Initialement, en effet, la réforme n’avait pas pour seule vocation de sanctionner financièrement le patient. Elle devait aussi faire du médecin généraliste le pivot de notre système de santé, en lui confiant un rôle central dans un parcours de soins coordonnés destiné à assurer aux patients une prise en charge cohérente et efficiente.
Or, madame la ministre, vous-même ne semblez plus voir dans cette architecture un schéma cohérent. Lors de l’examen du projet de loi portant réforme de l’hôpital et relatif aux patients, à la santé et aux territoires, dite loi HPST, M. Gérard Dériot vous a également fait remarquer que, depuis la création du parcours de soins, certaines spécialités telles que la gynécologie étant d’accès direct – les patients peuvent se rendre directement chez le spécialiste en question sans passer par le médecin traitant et être intégralement remboursés en fonction du ticket modérateur –, il n’était pas normal qu’ils se voient appliquer par les caisses une majoration en raison du non-respect du parcours de soins.
Madame la ministre, si j’en juge par votre réponse à M. Gérard Dériot, il suffit que le patient choisisse le spécialiste consulté directement comme médecin traitant pour échapper à cette majoration.
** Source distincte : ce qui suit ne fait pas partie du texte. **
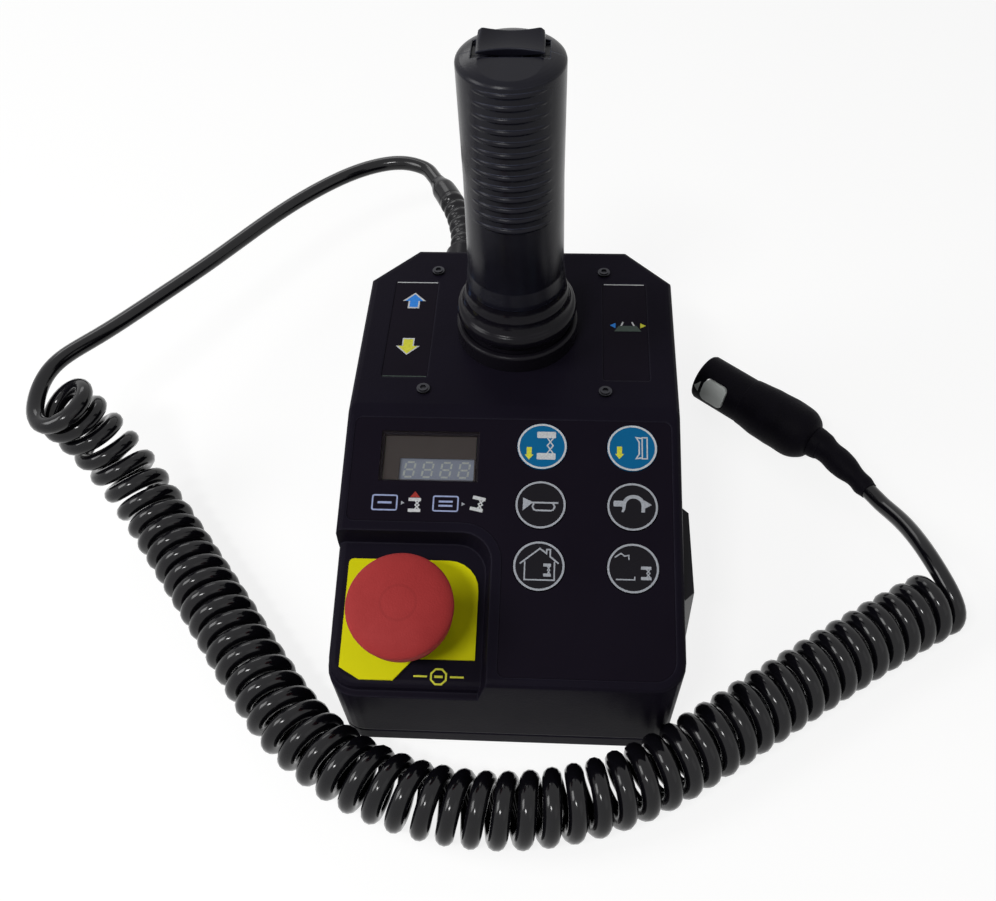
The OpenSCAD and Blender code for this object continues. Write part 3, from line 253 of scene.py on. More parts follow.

Vous précisiez même : « Une fois ce choix de circonstance effectué, il lui suffit de demander à changer de médecin traitant par la suite ». Vous avez même proposé que « le spécialiste informe le patient de cette possibilité » et avez rappelé qu’en l’état actuel du droit « on peut changer de médecin traitant tous les jours ».
Vous comprendrez qu’après une telle réponse nous nous interrogions ! En effet, si nos concitoyens procédaient tous de la sorte, on assisterait non seulement à une importante surcharge de travail dans les caisses, mais aussi à un amoindrissement considérable de la portée théorique de ces deux dispositions.
Constatant que vous n’y croyez plus vous-même, madame la ministre, il nous semble donc utile de prévoir, sur le médecin traitant comme sur le parcours de soins, un rapport évaluant les effets de ces deux dispositifs.